Dans ses premiers chapitres, l'ouvrage est une histoire du droit de
se défendre à travers les âges, de qui peut porter une arme, un peu à la manière de Camus dans L'homme révolté, histoire de la révolte, ou de
Surveiller et punir, histoire du châtiment par
Michel Foucault. Sont typiquement exclu-es du droit de
se défendre, les esclaves, les femmes, deux catégories qui ont un propriétaire, qui ne s'appartiennent pas, et les colonisés renvoyés à des moeurs sauvages, violentes, et qu'il convient donc de civiliser, et de se protéger. le droit de porter une arme et de
se défendre individuellement, privilège des hommes et des propriétaires pour défendre leurs biens, sera progressivement codifié dans le droit, allant des personnes privées à la puissance publique des états et des démocraties. Juridiquement, la justice deviendra un droit régalien des états qui, seuls, détiendront le monopole de la violence. A l'exception toutefois des "vigilants", résiduellement tolérés aux Etats-Unis, séquelle historique d'un état ségrégationniste où les afro-américains paient un lourd tribut en terme de morts violentes, et aussi du deuxième amendement de leur constitution qui permet à tout citoyen de s'armer. La figure du justicier reste très prégnante dans la culture étatsunienne (vigilantisme).

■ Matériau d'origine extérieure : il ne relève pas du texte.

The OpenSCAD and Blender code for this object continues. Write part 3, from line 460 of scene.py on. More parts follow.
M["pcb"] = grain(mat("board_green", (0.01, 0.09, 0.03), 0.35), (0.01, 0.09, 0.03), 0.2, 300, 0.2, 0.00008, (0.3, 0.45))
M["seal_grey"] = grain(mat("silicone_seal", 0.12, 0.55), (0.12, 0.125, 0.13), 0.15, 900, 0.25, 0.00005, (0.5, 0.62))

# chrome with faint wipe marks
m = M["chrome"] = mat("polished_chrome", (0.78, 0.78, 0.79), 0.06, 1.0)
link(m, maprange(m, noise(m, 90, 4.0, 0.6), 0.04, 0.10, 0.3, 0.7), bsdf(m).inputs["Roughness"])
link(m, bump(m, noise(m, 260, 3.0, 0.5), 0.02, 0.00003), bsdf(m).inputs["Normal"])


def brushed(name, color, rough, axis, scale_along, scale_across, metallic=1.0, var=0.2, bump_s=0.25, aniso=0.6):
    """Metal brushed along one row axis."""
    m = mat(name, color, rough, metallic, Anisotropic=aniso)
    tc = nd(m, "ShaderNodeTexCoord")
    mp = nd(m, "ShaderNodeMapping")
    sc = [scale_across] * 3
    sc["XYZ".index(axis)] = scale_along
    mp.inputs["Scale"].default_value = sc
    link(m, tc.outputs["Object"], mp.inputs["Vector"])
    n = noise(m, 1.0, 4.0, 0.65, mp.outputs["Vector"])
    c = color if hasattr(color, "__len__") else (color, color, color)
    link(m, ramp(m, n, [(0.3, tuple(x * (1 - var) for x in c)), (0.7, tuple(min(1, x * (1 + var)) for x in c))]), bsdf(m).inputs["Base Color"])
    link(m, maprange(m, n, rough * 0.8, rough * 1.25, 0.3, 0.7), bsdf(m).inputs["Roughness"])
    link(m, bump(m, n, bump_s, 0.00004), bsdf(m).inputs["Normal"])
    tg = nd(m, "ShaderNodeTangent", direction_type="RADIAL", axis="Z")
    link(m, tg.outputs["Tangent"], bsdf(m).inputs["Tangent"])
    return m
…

Les chapitres 6 et 7 sont particulièrement ardus sur les sujets de l'intersectionnalité, de l'anticapitalisme et du racialisme assignant à résidence, ils opposent féministes noires et féministes blanches, querelle malheureusement actuelle, malgré une vive critique par l'autrice des "safe spaces" qui ne seraient pas si "safe".

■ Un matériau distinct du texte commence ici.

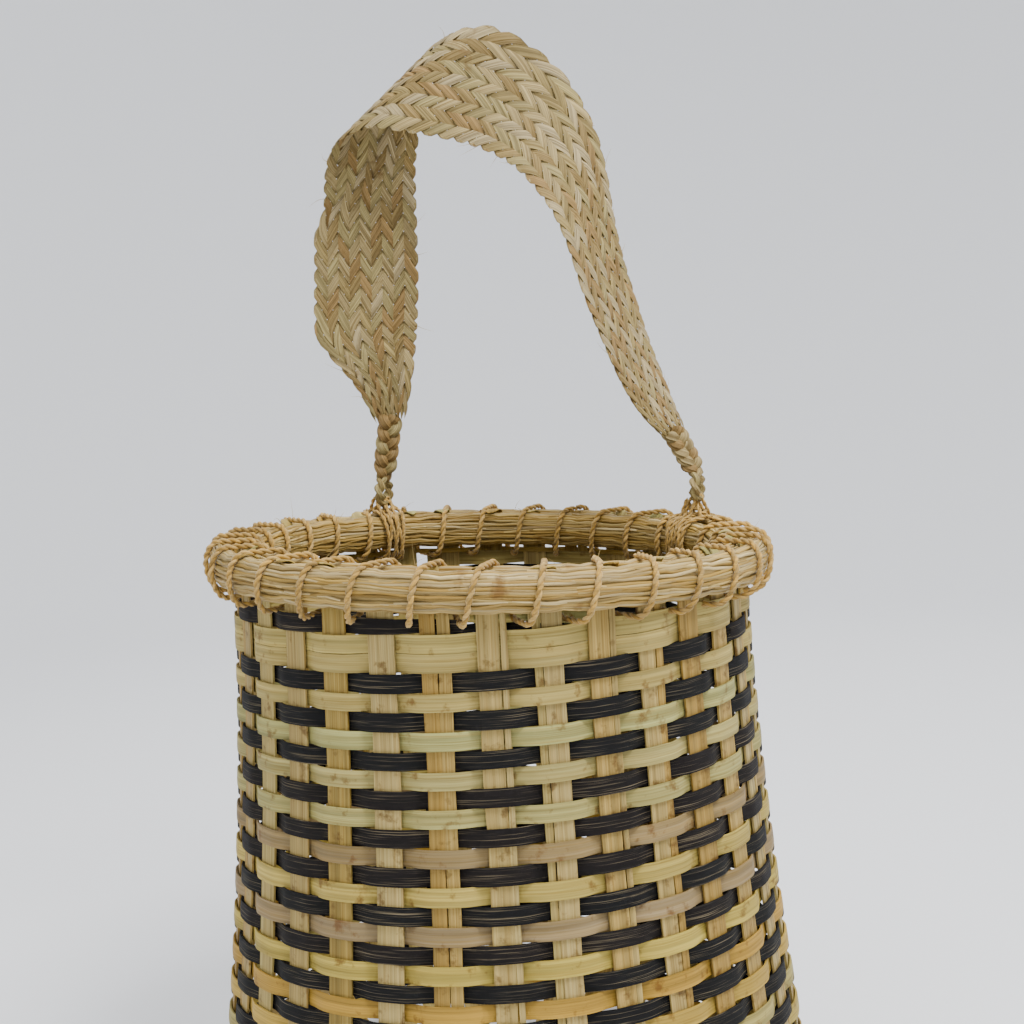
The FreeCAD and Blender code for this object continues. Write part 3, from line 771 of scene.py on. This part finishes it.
# %% Colour the copies
def paint_copies(piece, tones, seed, spread=0.22):
    """Turns the along and copy attributes into the strip's UV map and colour."""
    mesh = piece.data
    vertices = len(mesh.vertices)
    along, copy = np.zeros(vertices), np.zeros(vertices)
    if "along" in mesh.attributes:
        mesh.attributes["along"].data.foreach_get("value", along)
        mesh.attributes["copy"].data.foreach_get("value", copy)
    place = np.zeros(vertices * 3)
    mesh.vertices.foreach_get("co", place)
    place = place.reshape(-1, 3)
    pick = (copy * 997).astype(int) % len(tones)
    colour = np.array(tones)[pick]
    strength = 1 + spread * np.sin(copy * 91 + along * (45 + 30 * copy))
    uv = np.stack([along, copy * 7 + place[:, 2] + seed], -1)
    dress(mesh, uv, colour * strength[:, None])


def oval_core(name, ring_radius, half_width, half_height):
    """The inside of a bundle, which closes the gaps between its stems."""
    turn, roll = np.linspace(0, 2 * math.pi, 160, False), np.linspace(0, 2 * math.pi, 14, False)
    reach = ring_radius + half_width * np.cos(roll)[None]
    grid = np.stack([reach * np.cos(turn)[:, None], reach * np.sin(turn)[:, None],
                     np.broadcast_to(half_height * np.sin(roll), (160, 14))], -1)
    core = Strips()
    core.add_grid(grid, grid[..., :2], shade(120, 95, 58), closed=True)
    shell = core.build(name)
    mesh = shell.data
    bpy.data.objects.remove(shell)
    mesh.uv_layers.remove(mesh.uv_layers[0])
    mesh.color_attributes.remove(mesh.color_attributes[0])
    return mesh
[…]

C'est au chapitre 8 que le cas des femmes est abordé de façon substantielle avec l'étude du cas Bella, l'héroïne de
Dirty Week-end, roman d'
Helen Zahavi paru en 1991 en Grande-Bretagne, et aussitôt ridiculement mis à l'index par la censure anglaise. Les censeurs n'ont, en effet, pas apprécié le constat des multiples agressions, de la plus vénielle à la plus grave, que subissent les femmes dans l'espace public et chez elles, constat que fait très bien Bella. Ni qu'elle introduise dans cette insécurité permanente sa "puissance d'agir" en trucidant les importuns, contrant ainsi les représentations victimisantes communément admises, qui vont de pair avec des stratégies politiques de recours à la protection de l'état dont on voit ce qu'elles donnent : plaintes pour coups, agressions et viols rarement prises en compte par la justice, non traitées, voire refusées, femmes laissées sans protection face à l'agresseur intime, victimes accusées d'imprudence, voire victimisation de l'agresseur, dans ces inversions dont les patriarcaux ont le secret, etc.
La norme dominante est la féminité vulnérable : scopophilie, voyeurisme sadique, érotisation des femmes sans défense et de leurs corps blessés ou de leurs cadavres outragés qui plombent aussi le cinéma, les séries et la littérature noire. Les insupportables et incessantes campagnes de dénonciation des violences faites aux femmes en sont les témoins. En montrant des femmes à terre, couvertes de bleus, levant en signe de seule défense une main ensanglantée en premier plan, elles sont un tribut offert aux agresseurs en situation de puissance, capables de battre, blesser et tuer, et elles humilient les victimes toujours montrées dans l'impuissance, alors que les corps des agresseurs eux, restent hors champ. Elles montrent, selon
Elsa Dorlin, les failles d'un féminisme qui n'a pas construit pour toutes une communauté dans laquelle puiser une "rage auto-protectrice", d'être, non pas en sécurité, mais en capacité d'élever sa puissance. Autrement dit, l'autodéfense en réponse aux agressions ne constitue pas ou plus une option politique pour le féminisme. Leur stratégie politique est le recours aux aides financières et à la protection de l'état à l'évidence patriarcal, dont on sait ce qu'elles donnent. le nombre de tuées semble incompressible.
Tout en reconnaissant d'un coup d'oeil les fragiles, les abîmées, celles qu'ils pourront attaquer, les dominants sont ignorants des autres, précise
Elsa Dorlin. Ils sont engagés dans des postures cognitives qui leur épargnent de voir les autres, là où les gens du care, les femmes, les racisé-es, vivant en hétéronomie, catégories sociales cantonnées aux soins, elles/eux, sont engagés dans la considération et l'observation fine de l'objet de leurs attentions et soins dans le but de survivre. Un jour, il faudra sortir les couteaux comme énonçait, pour les mêmes raisons,
Christiane Rochefort. Un ouvrage empowering à mettre entre toutes les mains.